## DATA SUPPLIED
------
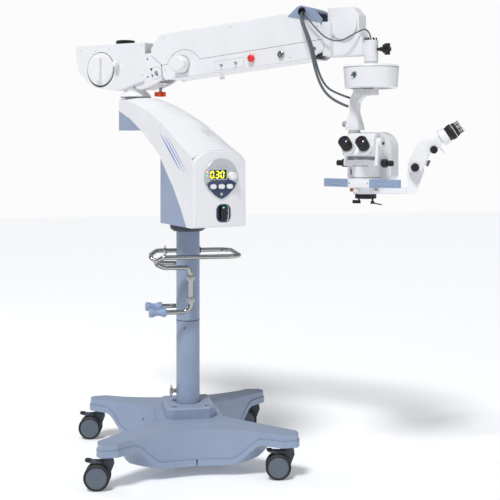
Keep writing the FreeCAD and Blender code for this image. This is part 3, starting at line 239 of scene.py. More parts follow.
------
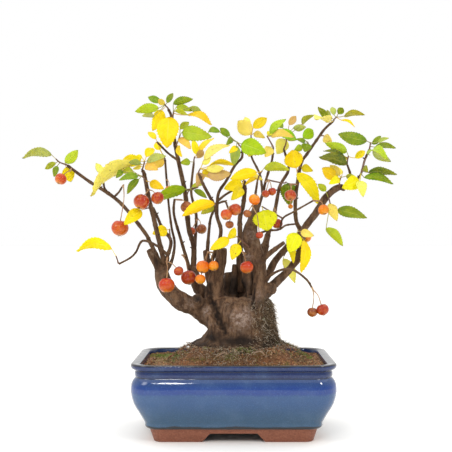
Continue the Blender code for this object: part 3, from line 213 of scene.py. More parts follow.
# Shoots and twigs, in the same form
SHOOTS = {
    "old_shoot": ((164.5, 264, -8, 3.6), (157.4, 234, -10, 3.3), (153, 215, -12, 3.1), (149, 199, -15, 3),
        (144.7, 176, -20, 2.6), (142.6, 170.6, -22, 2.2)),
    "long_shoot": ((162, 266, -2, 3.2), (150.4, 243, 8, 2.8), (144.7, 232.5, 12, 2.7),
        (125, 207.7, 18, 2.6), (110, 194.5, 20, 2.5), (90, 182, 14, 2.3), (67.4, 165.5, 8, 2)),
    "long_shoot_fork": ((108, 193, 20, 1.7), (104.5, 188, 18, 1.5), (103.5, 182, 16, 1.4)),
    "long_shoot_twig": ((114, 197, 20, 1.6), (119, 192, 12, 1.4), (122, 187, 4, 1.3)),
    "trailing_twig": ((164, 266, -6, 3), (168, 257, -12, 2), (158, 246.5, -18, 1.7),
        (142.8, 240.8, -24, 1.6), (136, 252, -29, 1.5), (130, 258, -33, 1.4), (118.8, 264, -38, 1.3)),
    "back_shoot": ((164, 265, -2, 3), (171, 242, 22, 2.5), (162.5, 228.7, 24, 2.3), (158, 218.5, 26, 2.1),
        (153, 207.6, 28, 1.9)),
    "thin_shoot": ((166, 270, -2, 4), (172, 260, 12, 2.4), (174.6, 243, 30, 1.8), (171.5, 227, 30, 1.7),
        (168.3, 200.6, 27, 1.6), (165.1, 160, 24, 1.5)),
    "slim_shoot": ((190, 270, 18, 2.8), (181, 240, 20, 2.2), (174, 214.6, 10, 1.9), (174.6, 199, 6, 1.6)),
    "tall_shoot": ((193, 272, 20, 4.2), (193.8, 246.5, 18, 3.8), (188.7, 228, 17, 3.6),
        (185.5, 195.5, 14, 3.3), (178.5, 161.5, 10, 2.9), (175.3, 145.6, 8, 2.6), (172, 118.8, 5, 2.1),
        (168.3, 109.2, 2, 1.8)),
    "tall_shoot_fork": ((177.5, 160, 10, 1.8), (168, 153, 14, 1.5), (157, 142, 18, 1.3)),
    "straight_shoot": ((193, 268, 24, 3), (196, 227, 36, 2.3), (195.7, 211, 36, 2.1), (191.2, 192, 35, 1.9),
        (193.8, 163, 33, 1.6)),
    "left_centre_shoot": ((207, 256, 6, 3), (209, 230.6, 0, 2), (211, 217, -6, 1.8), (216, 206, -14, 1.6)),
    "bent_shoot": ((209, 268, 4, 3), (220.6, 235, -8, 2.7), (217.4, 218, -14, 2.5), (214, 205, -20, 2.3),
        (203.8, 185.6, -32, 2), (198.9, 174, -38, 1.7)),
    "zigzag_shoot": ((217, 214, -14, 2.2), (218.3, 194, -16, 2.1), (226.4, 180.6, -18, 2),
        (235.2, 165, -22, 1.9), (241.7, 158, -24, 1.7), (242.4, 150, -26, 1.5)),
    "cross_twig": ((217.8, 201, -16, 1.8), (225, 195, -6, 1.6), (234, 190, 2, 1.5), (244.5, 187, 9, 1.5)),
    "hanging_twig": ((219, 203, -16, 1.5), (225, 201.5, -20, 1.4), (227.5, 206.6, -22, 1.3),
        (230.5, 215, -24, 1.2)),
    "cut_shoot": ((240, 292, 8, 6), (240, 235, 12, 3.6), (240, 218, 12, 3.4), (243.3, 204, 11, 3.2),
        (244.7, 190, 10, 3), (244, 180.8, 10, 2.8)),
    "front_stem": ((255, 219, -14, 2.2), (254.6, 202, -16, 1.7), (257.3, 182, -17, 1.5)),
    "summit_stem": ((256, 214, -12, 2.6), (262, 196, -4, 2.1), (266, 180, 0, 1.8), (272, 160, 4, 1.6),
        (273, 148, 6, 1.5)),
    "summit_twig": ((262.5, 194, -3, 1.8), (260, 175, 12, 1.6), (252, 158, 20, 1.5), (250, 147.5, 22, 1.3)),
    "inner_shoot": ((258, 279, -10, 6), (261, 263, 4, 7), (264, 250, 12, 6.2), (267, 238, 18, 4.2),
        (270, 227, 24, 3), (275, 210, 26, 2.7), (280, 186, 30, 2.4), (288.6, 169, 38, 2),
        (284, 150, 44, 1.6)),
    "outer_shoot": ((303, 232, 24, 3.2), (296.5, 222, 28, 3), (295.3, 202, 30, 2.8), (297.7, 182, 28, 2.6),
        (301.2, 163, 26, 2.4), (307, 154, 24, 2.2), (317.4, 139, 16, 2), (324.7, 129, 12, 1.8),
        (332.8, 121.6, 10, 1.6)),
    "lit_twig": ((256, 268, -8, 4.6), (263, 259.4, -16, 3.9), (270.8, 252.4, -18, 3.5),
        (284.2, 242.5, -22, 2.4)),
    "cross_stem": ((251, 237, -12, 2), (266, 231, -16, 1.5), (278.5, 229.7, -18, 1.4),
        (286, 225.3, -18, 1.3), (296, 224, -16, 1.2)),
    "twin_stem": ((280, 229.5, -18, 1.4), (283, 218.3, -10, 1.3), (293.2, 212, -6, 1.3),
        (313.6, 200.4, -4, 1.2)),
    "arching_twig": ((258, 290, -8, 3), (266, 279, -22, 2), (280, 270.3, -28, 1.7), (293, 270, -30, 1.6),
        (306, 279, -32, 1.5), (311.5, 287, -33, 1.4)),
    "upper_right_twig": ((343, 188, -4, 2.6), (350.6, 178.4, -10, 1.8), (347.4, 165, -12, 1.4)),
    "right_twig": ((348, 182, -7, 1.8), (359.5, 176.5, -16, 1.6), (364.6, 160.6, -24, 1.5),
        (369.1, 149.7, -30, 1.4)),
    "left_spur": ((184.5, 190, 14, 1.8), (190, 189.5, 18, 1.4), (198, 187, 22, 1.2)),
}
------
## AIM
Gather all lines with the string "Blender" from the data.

## FULL RESPONSE
Keep writing the FreeCAD and Blender code for this image. This is part 3, starting at line 239 of scene.py. More parts follow.
Continue the Blender code for this object: part 3, from line 213 of scene.py. More parts follow.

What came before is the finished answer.